I juggle this kind of stuff in my head, teaspoons, tablespoons, cups, ounces, pints, quarts, gallons; 1/4 inch, 5/16 inch, 7/32nds, foot, yard, mile and...

I can see why some people like the metric system.

One of the first things Thomas Keller says in his Masterclass course is to drop these, get a good quality measuring scale and use grams.

I suppose that as someone with two three-star restaurants, consistency matters.

Try mechanical/civil engineering in Canada.
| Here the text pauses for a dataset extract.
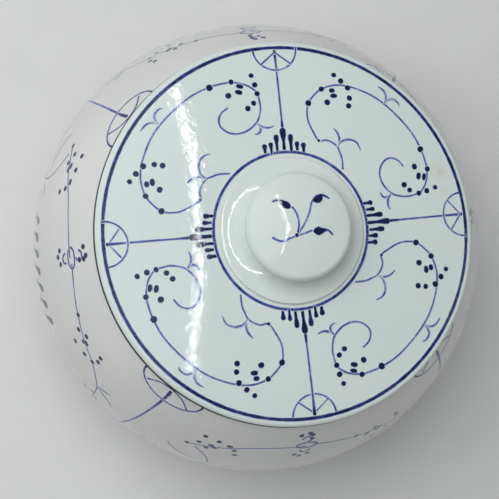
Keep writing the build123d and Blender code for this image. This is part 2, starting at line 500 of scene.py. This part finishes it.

Most projects are metric, or at least, I prefer working in metric when I can. However, things like raw materials (ie sheet steel and similar) are only sold in us customary units, or worse, gauge measurements. Cutting tools for machine tools (drills, mills, lathe inserts, etc) are also much more common in US units than metric

I'vr pretty memorized the millimeter equivalent of most fractional inches, up to sixteenths, by now. I've also worn the silkscreen off the 2, 5 and 4 buttons and finally broken the 5 switch on my previous calculator, bfrom the sheer number of multiplications and divisions by 25.4 I've done.

Also, in terms of chemistry, measuring the volume of components (e.g. of powdery substances like flour) rather than their mass is really not a good way to determine the exact amount.
Worth noting that the teaspoon to tablespoon ratio is 3:1. Measures that are evenly divided into three are common in the English system. So common that despite having eight ounces in a measuring cup, the one third cup is part of a standard set of measuring cups.
Except in Australia, where the ratio is 4:1, but then they also have something called dessertspoons, so they often say that it's 2:1. Really, it's 20ml instead of 15ml.

https://en.wikipedia.org/wiki/Tablespoon#Traditional_definit...

As a Brit, I found it useful to source a set of US measuring spoons in order to deal with US recipes without conversion.